Two Bulgarian athletes participated in the cross-country skiing events – Slavcho Batinkov and Irina Nikulchina.

The women's 15 km classical also took place on 8 February 1998. Nikulchina completed the course in 57 minutes 7.2 seconds to finish 63rd overall.

The men's 30 km classical took place on 9 February 1998. Batinkov completed the course in one hour 50 minutes 35 seconds to finish 60th overall.

The women's 5 km classical also took place on 9 February 1998. Nikulchina completed the course in 20 minutes 52.6 seconds to finish 70th overall.

The women's 10 km freestyle pursuit took place on 10 February 1998. Nikulchina completed the combined courses in 34 minutes 13.5 seconds to finish 53rd overall.

The men's 10 km classical took place on 12 February 1998. Batinkov completed the course in 33 minutes 23.2 seconds to finish 84th overall.

The men's 15 km freestyle pursuit took place on 14 February 1998. Batinkov completed the combined courses in 49 minutes 41.5 seconds to finish 61st overall.

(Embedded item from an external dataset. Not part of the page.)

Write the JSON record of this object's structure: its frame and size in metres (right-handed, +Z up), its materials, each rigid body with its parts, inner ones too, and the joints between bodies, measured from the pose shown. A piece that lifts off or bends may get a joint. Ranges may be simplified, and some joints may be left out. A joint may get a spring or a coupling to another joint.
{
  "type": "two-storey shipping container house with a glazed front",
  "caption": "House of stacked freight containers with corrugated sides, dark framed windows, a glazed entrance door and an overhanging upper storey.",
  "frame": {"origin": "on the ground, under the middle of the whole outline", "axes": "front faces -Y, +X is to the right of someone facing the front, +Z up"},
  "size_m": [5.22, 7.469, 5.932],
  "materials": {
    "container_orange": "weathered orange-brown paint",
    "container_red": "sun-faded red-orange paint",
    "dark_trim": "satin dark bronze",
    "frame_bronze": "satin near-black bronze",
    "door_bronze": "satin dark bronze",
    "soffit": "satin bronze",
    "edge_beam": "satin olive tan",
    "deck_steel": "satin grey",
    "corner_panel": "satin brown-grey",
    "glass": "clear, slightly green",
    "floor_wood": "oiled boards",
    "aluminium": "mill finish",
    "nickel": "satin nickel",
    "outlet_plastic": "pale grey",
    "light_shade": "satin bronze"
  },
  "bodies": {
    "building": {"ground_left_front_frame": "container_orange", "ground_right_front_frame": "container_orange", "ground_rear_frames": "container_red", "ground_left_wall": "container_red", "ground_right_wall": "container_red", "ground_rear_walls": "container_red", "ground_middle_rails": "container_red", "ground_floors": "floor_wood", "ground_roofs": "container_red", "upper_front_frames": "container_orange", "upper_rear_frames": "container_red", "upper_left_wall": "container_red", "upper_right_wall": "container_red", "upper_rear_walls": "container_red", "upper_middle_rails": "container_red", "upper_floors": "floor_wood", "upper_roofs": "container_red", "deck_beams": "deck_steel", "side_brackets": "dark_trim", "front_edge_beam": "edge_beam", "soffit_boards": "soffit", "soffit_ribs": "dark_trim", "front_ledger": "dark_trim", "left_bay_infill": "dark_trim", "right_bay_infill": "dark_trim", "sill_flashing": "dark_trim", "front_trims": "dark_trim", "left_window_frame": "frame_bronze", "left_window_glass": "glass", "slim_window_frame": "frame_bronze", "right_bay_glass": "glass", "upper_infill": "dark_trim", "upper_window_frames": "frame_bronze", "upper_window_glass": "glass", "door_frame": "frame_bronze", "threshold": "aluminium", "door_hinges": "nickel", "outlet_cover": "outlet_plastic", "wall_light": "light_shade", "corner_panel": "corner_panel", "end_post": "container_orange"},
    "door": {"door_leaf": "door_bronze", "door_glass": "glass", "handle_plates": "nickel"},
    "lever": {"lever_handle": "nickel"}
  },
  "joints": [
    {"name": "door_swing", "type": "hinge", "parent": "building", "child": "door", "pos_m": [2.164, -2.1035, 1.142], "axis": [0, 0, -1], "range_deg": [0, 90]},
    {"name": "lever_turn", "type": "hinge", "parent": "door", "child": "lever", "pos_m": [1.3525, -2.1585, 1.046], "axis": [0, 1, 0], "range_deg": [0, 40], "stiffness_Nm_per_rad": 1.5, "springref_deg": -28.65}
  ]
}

The women's 30 km freestyle also took place on 20 February 1998. Nikulchina completed the course in one hour 31 minutes 4.7 seconds to finish 28th overall.

- Men

Event: Athlete; Race
Time: Rank
10 km C: Slavcho Batinkov; 33:23.2; 84
15 km pursuit^{1} F: 49:41.5; 61
30 km C: 1'50:35.0; 60

 ^{1} Starting delay based on 10 km results.
 C = Classical style, F = Freestyle

- Women

| Event | Athlete | Race |  |
| Time | Rank |
| 5 km C | Irina Nikulchina | 20:52.6 | 70 |
| 10 km pursuit^{2} F | 34:13.5 | 53 |
| 15 km C | 57:07.2 | 63 |
| 30 km F | 1'31:04.7 | 28 |

 ^{2} Starting delay based on 5 km results.
 C = Classical style, F = Freestyle

==Figure skating==

Four Bulgarian athletes participated in the figure skating events – Albena Denkova, Ivan Dinev, Sofia Penkova and Maxim Staviyski.

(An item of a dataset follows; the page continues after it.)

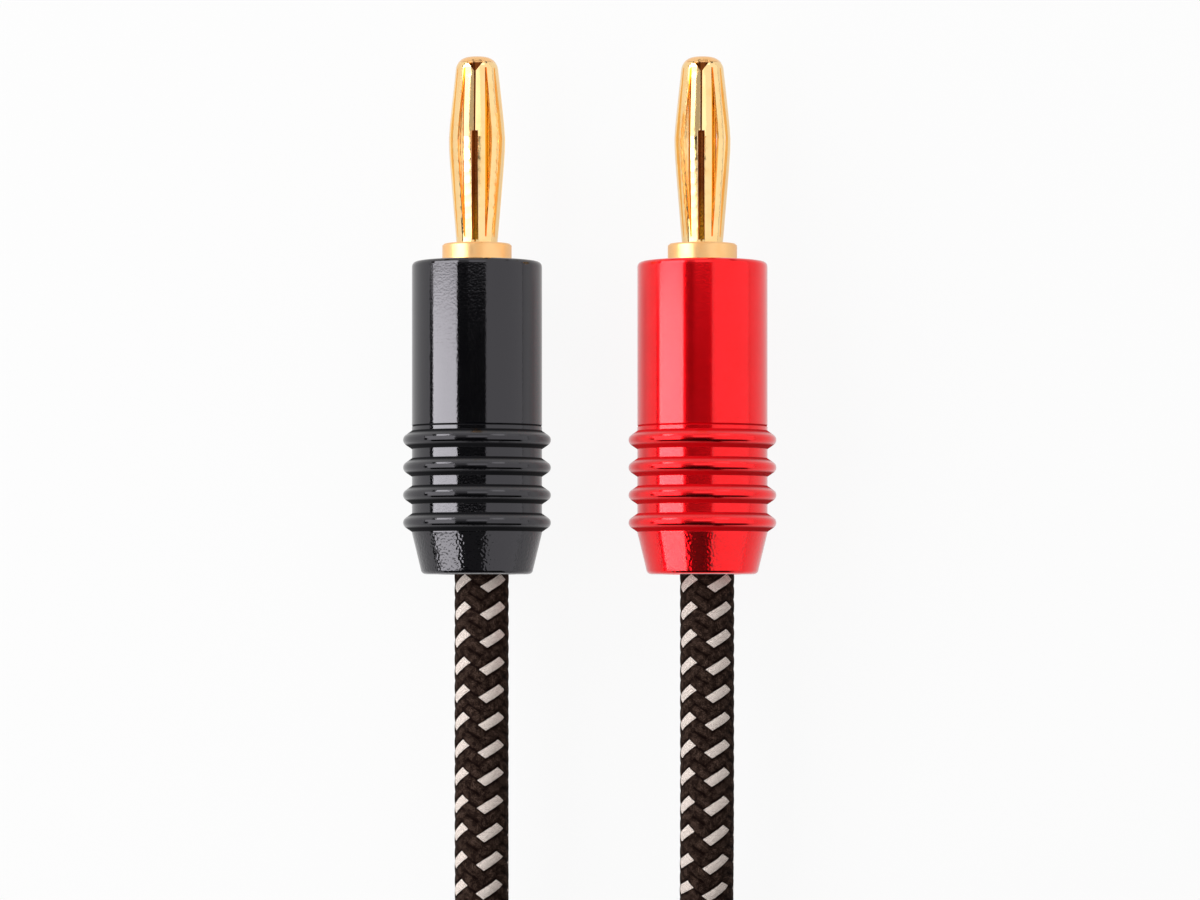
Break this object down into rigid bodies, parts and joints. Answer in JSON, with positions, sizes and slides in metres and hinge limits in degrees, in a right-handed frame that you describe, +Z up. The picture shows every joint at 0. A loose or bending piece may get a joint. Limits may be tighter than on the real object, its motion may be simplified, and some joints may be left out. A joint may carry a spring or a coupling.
{
  "type": "speaker wire",
  "caption": "Black and red braided speaker leads with screw-shell banana plugs at both ends, the spare lead wound in a tied coil.",
  "frame": {"origin": "middle of the box round the four plugs, on the surface the part lies on", "axes": "+Y along the near plugs towards their tips, +X from the black near plug to the red one, +Z up from the surface"},
  "size_m": [0.0728, 0.1614, 0.0404],
  "materials": {
    "gold_plate": "gold plated, satin polished",
    "gold_spring": "gold plated spring sheet, bright",
    "black_anodised": "anodised black, satin",
    "red_anodised": "anodised red, satin",
    "nylon": "moulded nylon",
    "screw_steel": "plain steel",
    "copper_strand": "bare copper strands",
    "insulation": "soft insulation",
    "shrink_band": "shrunk sleeve",
    "braid": "braided sleeve, black with white floats",
    "strap": "woven hook strap"
  },
  "bodies": {
    "root": {"black_near_contact": "gold_plate", "black_near_spring": "gold_spring", "black_near_set_screws": "screw_steel", "black_near_conductor": "copper_strand", "black_near_insulation": "insulation", "black_near_band": "shrink_band", "red_near_contact": "gold_plate", "red_near_spring": "gold_spring", "red_near_set_screws": "screw_steel", "red_near_conductor": "copper_strand", "red_near_insulation": "insulation", "red_near_band": "shrink_band", "black_far_contact": "gold_plate", "black_far_spring": "gold_spring", "black_far_set_screws": "screw_steel", "black_far_conductor": "copper_strand", "black_far_insulation": "insulation", "black_far_band": "shrink_band", "red_far_contact": "gold_plate", "red_far_spring": "gold_spring", "red_far_set_screws": "screw_steel", "red_far_conductor": "copper_strand", "red_far_insulation": "insulation", "red_far_band": "shrink_band", "black_near_lead": "braid", "red_near_lead": "braid", "black_far_lead": "braid", "red_far_lead": "braid", "lead_coil": "braid", "coil_tie": "strap"},
    "black_near_sleeve": {"black_near_liner": "nylon"},
    "black_near_grip": {"black_near_shell": "black_anodised"},
    "red_near_sleeve": {"red_near_liner": "nylon"},
    "red_near_grip": {"red_near_shell": "red_anodised"},
    "black_far_sleeve": {"black_far_liner": "nylon"},
    "black_far_grip": {"black_far_shell": "black_anodised"},
    "red_far_sleeve": {"red_far_liner": "nylon"},
    "red_far_grip": {"red_far_shell": "red_anodised"}
  },
  "joints": [
    {"name": "black_near_sleeve_slide", "type": "slide", "parent": "root", "child": "black_near_sleeve", "axis": [0, -1, 0], "range_m": [0, 0.016]},
    {"name": "black_near_shell_turn", "type": "hinge", "parent": "black_near_sleeve", "child": "black_near_grip", "pos_m": [-0.00953, 0.0504, 0.00625], "axis": [0, 1, 0], "continuous": true},
    {"name": "red_near_sleeve_slide", "type": "slide", "parent": "root", "child": "red_near_sleeve", "axis": [0, -1, 0], "range_m": [0, 0.016]},
    {"name": "red_near_shell_turn", "type": "hinge", "parent": "red_near_sleeve", "child": "red_near_grip", "pos_m": [0.00953, 0.0504, 0.00625], "axis": [0, 1, 0], "continuous": true},
    {"name": "black_far_sleeve_slide", "type": "slide", "parent": "root", "child": "black_far_sleeve", "axis": [0, 1, 0], "range_m": [0, 0.016]},
    {"name": "black_far_shell_turn", "type": "hinge", "parent": "black_far_sleeve", "child": "black_far_grip", "pos_m": [0.00675, -0.0504, 0.0342], "axis": [0, 1, 0], "continuous": true},
    {"name": "red_far_sleeve_slide", "type": "slide", "parent": "root", "child": "red_far_sleeve", "axis": [0, 1, 0], "range_m": [0, 0.016]},
    {"name": "red_far_shell_turn", "type": "hinge", "parent": "red_far_sleeve", "child": "red_far_grip", "pos_m": [-0.00675, -0.0504, 0.0342], "axis": [0, 1, 0], "continuous": true}
  ]
}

The men's singles took place on 12 and 14 February 1998. Dinev finished 11th overall.

The women's singles took place on 18 and 20 February 1998. Penkova finished 28th overall.

The ice dance took place on 13, 15 and 16 February 1998. Denkova and Staviyski finished 18th overall.

- Men

| Athlete | SP | FS | TFP | Rank |
|---|---|---|---|---|
| Ivan Dinev | 7 | 14 | 17.5 | 11 |

- Women

| Athlete | SP | FS | TFP | Rank |
|---|---|---|---|---|
| Sofia Penkova | 28 | DNF | DNF | – |

- Ice Dancing

| Athletes | CD1 | CD2 | OD | FD | TFP | Rank |
|---|---|---|---|---|---|---|
| Albena Denkova Maxim Staviyski | 18 | 18 | 18 | 18 | 36.0 | 18 |

==Short track speed skating==

Two Bulgarian athletes participated in the short track speed skating events – Evgeniya Radanova and Daniela Vlaeva.

The women's 500 m took place on 19 February 1998. In round one, Radanova finished first in heat six to advance to the quarter-finals. Vlaeva finished third in heat eight and did not advance. In the quarter-finals, Radanova was disqualified from heat three.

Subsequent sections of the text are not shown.